I was in high school when a boy said “I want some chocolate milk in my diet” as a means to hit on me. At the time, considering the bullying I was experiencing and the sheltered childhood I had, I entertained this unconsciously racist comment and flirted back. This was the beginning of what I assume will be a lifetime of comments perceiving my Blackness as something that makes me more desirable, more interesting, or (my favourite comment) exotic.

In my twenties, when I started drinking and partying, the word “exotic” got thrown around. I got told I looked exotic by white men at clubs that I was dancing at or even the bar that I worked at. I was told being “mixed” made me interesting and different. I was made to feel like this was a positive which gave me an advantage over the white women I was trying to act like and the Black culture I was distancing myself from. Though I was happy to have the attention, and admittedly the compliments, I was still turned off by the approach and by being complimented for my skin tone and not my personality or intelligence. None of these men stood a chance or succeeded in taking me home.

This specific type of tactic has continued to follow me into my online dating quests. On my YouTube series Dating Woes, I have outted men who have said other disgusting and degrading things about my Blackness not limited to, but including, “I just wanted a Black girl to taste it” (it was his penis). I have also tried to get white men to understand that putting your preferences on blast (I love dark skinned girls *water droplet emoji*) is not interesting or appealing to us. Firstly, though I’ve already said this above, complimenting me on my skin and not something I have worked on or have control of is not appealing. Saying you love my golden colour, or my caramel tone, or however you want to word it to make it sound sexier than “I like that you’re Black”, is literally complimenting my mother’s choice in sperm donor and not anything to do with me. I had no choice in the deed that was done that got me here, so this compliment isn’t even for me. Secondly, saying you like dark skinned girls is problematic because it generalizes all Black women. We do not have the same cultures, personalities, preferences, values, morals, ideals. While a colour may unite us we are not the same people, which begs the question, what do you like about dark skinned women that isn’t to do with colourism or shadeism? Any stereotypes attributed to Black women tend to have negative connotations, are propagated by Westernized culture and are not true nor do they reflect every dark skinned woman on this planet. It’s insulting to reduce us to a skin tone, and to generalize all Black women’s behaviour as if we are identical species.
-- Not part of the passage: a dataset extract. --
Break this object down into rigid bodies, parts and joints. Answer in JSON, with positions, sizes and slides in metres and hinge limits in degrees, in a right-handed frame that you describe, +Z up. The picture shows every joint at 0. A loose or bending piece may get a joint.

Thirdly, to any man putting his preferences in your bio of a dating app, it makes you come off as narrowminded and is an instant turn off because those who do not fit the bill will not swipe right and those who do don’t to be perceived as one-dimensional and won’t swipe either. Saying you like dark skinned women makes it seem like you can’t love white women, Asian woman, native women, brown women? If you can’t see those women as beautiful in their own ways then that is also problematic and I would swipe LEFT.

What I did not expect in my younger days was to receive similar treatment from Black men. They too said that my Lightskinned-ness made me interesting, different. I would walk to class and be followed by Black men asking for my number. Black men at clubs would often ask “what I was mixed with”. I didn’t think that men who experienced colourism and shadeism would do that to another POC, but I was different from them. Overall the struggle is real.
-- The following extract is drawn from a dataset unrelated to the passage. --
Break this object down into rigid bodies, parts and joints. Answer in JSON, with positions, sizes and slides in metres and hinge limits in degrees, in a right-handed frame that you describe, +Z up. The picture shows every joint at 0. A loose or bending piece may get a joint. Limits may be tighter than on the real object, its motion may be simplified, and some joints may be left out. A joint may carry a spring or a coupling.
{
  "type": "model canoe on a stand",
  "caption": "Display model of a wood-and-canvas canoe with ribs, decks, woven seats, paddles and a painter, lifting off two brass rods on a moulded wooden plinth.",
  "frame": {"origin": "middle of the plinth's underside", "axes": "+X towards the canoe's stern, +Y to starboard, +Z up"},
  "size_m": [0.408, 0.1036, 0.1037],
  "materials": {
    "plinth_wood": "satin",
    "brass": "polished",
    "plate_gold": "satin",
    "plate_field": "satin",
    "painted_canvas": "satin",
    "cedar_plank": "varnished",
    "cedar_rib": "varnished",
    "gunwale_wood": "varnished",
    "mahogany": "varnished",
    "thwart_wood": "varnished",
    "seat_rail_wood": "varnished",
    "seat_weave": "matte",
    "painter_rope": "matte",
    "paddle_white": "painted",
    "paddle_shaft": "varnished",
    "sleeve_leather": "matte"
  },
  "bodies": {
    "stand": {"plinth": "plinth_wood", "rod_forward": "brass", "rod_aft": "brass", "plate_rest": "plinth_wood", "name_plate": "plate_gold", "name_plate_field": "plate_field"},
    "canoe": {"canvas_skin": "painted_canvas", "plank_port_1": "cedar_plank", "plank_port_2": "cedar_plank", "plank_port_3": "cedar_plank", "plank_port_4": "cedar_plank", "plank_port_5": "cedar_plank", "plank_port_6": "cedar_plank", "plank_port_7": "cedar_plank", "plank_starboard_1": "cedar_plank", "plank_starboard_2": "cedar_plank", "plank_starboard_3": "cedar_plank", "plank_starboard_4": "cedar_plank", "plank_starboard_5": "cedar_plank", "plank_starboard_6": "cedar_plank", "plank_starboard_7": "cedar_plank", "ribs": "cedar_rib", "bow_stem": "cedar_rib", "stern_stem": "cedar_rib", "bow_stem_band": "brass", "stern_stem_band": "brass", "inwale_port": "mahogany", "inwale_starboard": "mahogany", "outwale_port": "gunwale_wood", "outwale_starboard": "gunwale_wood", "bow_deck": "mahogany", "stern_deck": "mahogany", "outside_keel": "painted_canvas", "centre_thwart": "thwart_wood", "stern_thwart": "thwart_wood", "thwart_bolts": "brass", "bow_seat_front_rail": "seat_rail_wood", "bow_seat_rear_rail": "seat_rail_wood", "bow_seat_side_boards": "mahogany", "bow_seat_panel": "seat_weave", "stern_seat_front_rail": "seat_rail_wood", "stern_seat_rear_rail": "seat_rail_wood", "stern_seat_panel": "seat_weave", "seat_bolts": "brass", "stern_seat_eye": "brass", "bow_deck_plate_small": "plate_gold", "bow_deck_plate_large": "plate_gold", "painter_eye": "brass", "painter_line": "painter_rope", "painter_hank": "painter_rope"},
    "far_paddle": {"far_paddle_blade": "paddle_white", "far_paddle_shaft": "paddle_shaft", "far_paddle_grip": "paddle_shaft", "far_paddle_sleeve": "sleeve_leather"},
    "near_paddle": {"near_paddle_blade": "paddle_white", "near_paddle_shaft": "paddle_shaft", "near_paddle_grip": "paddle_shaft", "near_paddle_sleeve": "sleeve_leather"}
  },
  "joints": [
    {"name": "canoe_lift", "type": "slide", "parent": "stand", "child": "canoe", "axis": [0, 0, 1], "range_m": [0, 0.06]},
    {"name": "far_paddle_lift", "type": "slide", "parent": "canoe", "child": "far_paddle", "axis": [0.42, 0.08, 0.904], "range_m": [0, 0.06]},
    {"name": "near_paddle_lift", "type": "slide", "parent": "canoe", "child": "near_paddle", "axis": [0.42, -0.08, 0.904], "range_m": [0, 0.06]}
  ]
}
Regardless of which instance, everything described above would fall under Black fetishization and shadeism. The other feeling that I get when being complimented in this way, which is solely based on looks, is that there is a sexual element to it. You enjoy how Black women look, you are trying to pursue me sexually, therefore you must assume I am like the Black women under the Ebony category of porn and that makes me deeply uncomfortable. I’m not sure other women experience this feeling, but being reduced to my colour and then sexualised and fetishized for it leads me down that specific train of thought and that is another series of weird and negative feelings.

While I understand where this is coming from, as someone who has unfortunately felt this way about men before exploring and educating myself on this, the feelings surrounding this behaviour are disgusting for the person being coveted. I have often been made to feel my skin tone makes me more appealing than other women, but that being specifically mixed is the key. I’m different to both Black and white men pursuing me. I am perceived as more approachable than “angry”, “loud”, Black women. I am “exotic” and “different” than white women. This weird juxtaposition has led me to have further identity crises as I have found myself being pitted against Black women who know my struggle, and white women who I have tried to become to be more appealing. This type of rhetoric has contributed to the struggle I faced accepting my Blackness, halting my white assimilation, and loving myself as I am.
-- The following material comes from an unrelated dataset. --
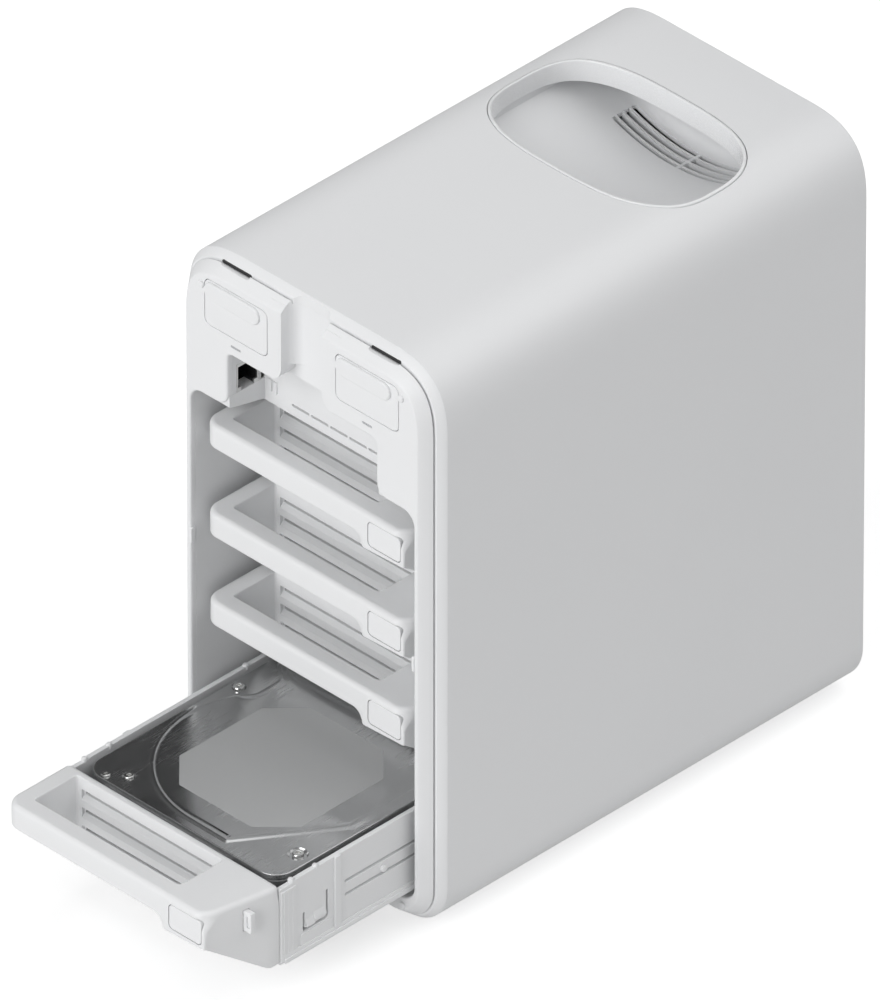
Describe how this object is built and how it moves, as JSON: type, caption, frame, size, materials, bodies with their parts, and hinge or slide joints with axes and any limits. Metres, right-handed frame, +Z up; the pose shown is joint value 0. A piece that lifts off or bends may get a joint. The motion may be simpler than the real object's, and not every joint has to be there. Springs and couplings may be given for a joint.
{
  "type": "network storage enclosure",
  "caption": "Upright desktop storage enclosure with slide-out drive trays, a port recess with small sliding doors, and a carry handle in its top.",
  "frame": {"origin": "on the table plane, under the middle of the body, centred between its side walls", "axes": "+Z up; -Y is the side where the drive trays and ports open; +X is to the right seen from there"},
  "size_m": [0.135, 0.33, 0.256],
  "materials": {
    "shell_plastic": "fine satin moulded plastic, pale grey white",
    "front_plastic": "satin white moulded plastic",
    "inner_plastic": "matt white moulded plastic",
    "port_metal": "plated steel shield",
    "steel": "zinc plated sheet steel",
    "spring_steel": "drawn spring wire",
    "circuit_board": "solder mask over glass fibre board",
    "black_plastic": "black glass filled plastic",
    "lens_glass": "gloss black cover lens",
    "light_pipe": "frosted clear acrylic",
    "rubber": "matt rubber",
    "drive_casting": "die-cast, as cast",
    "drive_lid": "brushed stainless sheet"
  },
  "bodies": {
    "enclosure": {"outer_shell": "shell_plastic", "shell_trim_ring": "front_plastic", "bay_frame": "front_plastic", "port_housing": "inner_plastic", "cage_left": "inner_plastic", "cage_right": "inner_plastic", "cage_top": "steel", "cage_floor": "steel", "cage_screws": "steel", "handle_bowl": "shell_plastic", "handle_trim_ring": "front_plastic", "handle_louvres": "shell_plastic", "rj45_jack": "port_metal", "usb_c_port": "port_metal", "status_light_pipes": "light_pipe", "cover_studs": "front_plastic", "backplane_board": "circuit_board", "sata_connectors": "black_plastic", "mainboard": "circuit_board", "heatsink": "steel", "m2_riser": "circuit_board", "m2_guide_rails": "inner_plastic", "fan_frame": "black_plastic", "fan_screws": "black_plastic", "far_panel": "front_plastic", "display_lens": "lens_glass", "rubber_foot": "rubber"},
    "fan_rotor": {"fan_rotor": "black_plastic"},
    "m2_left": {"m2_tray_left": "front_plastic", "m2_ssd_left": "circuit_board"},
    "m2_right": {"m2_tray_right": "front_plastic", "m2_ssd_right": "circuit_board"},
    "tray_1": {"tray_1_handle": "front_plastic", "tray_1_sled": "inner_plastic", "tray_1_spring": "spring_steel", "drive_1_body": "drive_casting", "drive_1_cover": "drive_lid"},
    "button_1": {"tray_1_button": "front_plastic"},
    "latch_1": {"tray_1_latch": "front_plastic"},
    "tray_2": {"tray_2_handle": "front_plastic", "tray_2_sled": "inner_plastic", "tray_2_spring": "spring_steel", "drive_2_body": "drive_casting", "drive_2_cover": "drive_lid"},
    "button_2": {"tray_2_button": "front_plastic"},
    "latch_2": {"tray_2_latch": "front_plastic"},
    "tray_3": {"tray_3_handle": "front_plastic", "tray_3_sled": "inner_plastic", "tray_3_spring": "spring_steel", "drive_3_body": "drive_casting", "drive_3_cover": "drive_lid"},
    "button_3": {"tray_3_button": "front_plastic"},
    "latch_3": {"tray_3_latch": "front_plastic"},
    "tray_4": {"tray_4_handle": "front_plastic", "tray_4_sled": "inner_plastic", "tray_4_spring": "spring_steel", "drive_4_body": "drive_casting", "drive_4_cover": "drive_lid"},
    "button_4": {"tray_4_button": "front_plastic"},
    "latch_4": {"tray_4_latch": "front_plastic"}
  },
  "joints": [
    {"name": "tray_1_slide", "type": "slide", "parent": "enclosure", "child": "tray_1", "axis": [0, -1, 0], "range_m": [0, 0.2]},
    {"name": "button_1_press", "type": "slide", "parent": "tray_1", "child": "button_1", "axis": [0, 1, 0], "range_m": [0, 0.0025], "stiffness_N_per_m": 500, "springref_m": -0.001, "deforming": ["tray_1_spring"]},
    {"name": "latch_1_slide", "type": "slide", "parent": "tray_1", "child": "latch_1", "axis": [-1, 0, 0], "range_m": [0, 0.00175]},
    {"name": "tray_2_slide", "type": "slide", "parent": "enclosure", "child": "tray_2", "axis": [0, -1, 0], "range_m": [0, 0.2]},
    {"name": "button_2_press", "type": "slide", "parent": "tray_2", "child": "button_2", "axis": [0, 1, 0], "range_m": [0, 0.0025], "stiffness_N_per_m": 500, "springref_m": -0.001, "deforming": ["tray_2_spring"]},
    {"name": "latch_2_slide", "type": "slide", "parent": "tray_2", "child": "latch_2", "axis": [-1, 0, 0], "range_m": [0, 0.00175]},
    {"name": "tray_3_slide", "type": "slide", "parent": "enclosure", "child": "tray_3", "axis": [0, -1, 0], "range_m": [0, 0.2]},
    {"name": "button_3_press", "type": "slide", "parent": "tray_3", "child": "button_3", "axis": [0, 1, 0], "range_m": [0, 0.0025], "stiffness_N_per_m": 500, "springref_m": -0.001, "deforming": ["tray_3_spring"]},
    {"name": "latch_3_slide", "type": "slide", "parent": "tray_3", "child": "latch_3", "axis": [-1, 0, 0], "range_m": [0, 0.00175]},
    {"name": "tray_4_slide", "type": "slide", "parent": "enclosure", "child": "tray_4", "axis": [0, -1, 0], "range_m": [-0.104, 0.096]},
    {"name": "button_4_press", "type": "slide", "parent": "tray_4", "child": "button_4", "axis": [0, 1, 0], "range_m": [0, 0.0025], "stiffness_N_per_m": 500, "springref_m": -0.001, "deforming": ["tray_4_spring"]},
    {"name": "latch_4_slide", "type": "slide", "parent": "tray_4", "child": "latch_4", "axis": [-1, 0, 0], "range_m": [0, 0.00175]},
    {"name": "m2_left_slide", "type": "slide", "parent": "enclosure", "child": "m2_left", "axis": [0, -1, 0], "range_m": [0, 0.09]},
    {"name": "m2_right_slide", "type": "slide", "parent": "enclosure", "child": "m2_right", "axis": [0, -1, 0], "range_m": [0, 0.09]},
    {"name": "fan_spin", "type": "hinge", "parent": "enclosure", "child": "fan_rotor", "pos_m": [0, 0.097, 0.105], "axis": [0, 1, 0], "continuous": true}
  ],
  "couplings": [
    {"joint": "latch_1_slide", "follows": "button_1_press", "ratio": 0.7},
    {"joint": "latch_2_slide", "follows": "button_2_press", "ratio": 0.7},
    {"joint": "latch_3_slide", "follows": "button_3_press", "ratio": 0.7},
    {"joint": "latch_4_slide", "follows": "button_4_press", "ratio": 0.7}
  ]
}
This blog is not to say that you cannot have preferences, perceive Black/Lightskinned/POC women as attractive, or want someone that you view as different, unique or interesting. This rhetoric becomes problematic when the person to be desired is reduced to their skin tone, made to feel that their skin is the only interesting thing about them, and is then put in a position where they feel they are in competition against their white and Black sisters for the prize of most desired. My advice to any man reading this, who feels this way about Black/Lightskinned/POC women is to keep it to yourself. I don’t think any women want to hear the discussion around their attractiveness framed in this way. If you are engaging with us in the dating world, virtually or in person, clearly there is a reason and we can assume it’s because we are attractive or you are attracted to us, which includes our skin tone. No racist men have hit on me yet that I know of, though I know that is a fetish and I am not interested.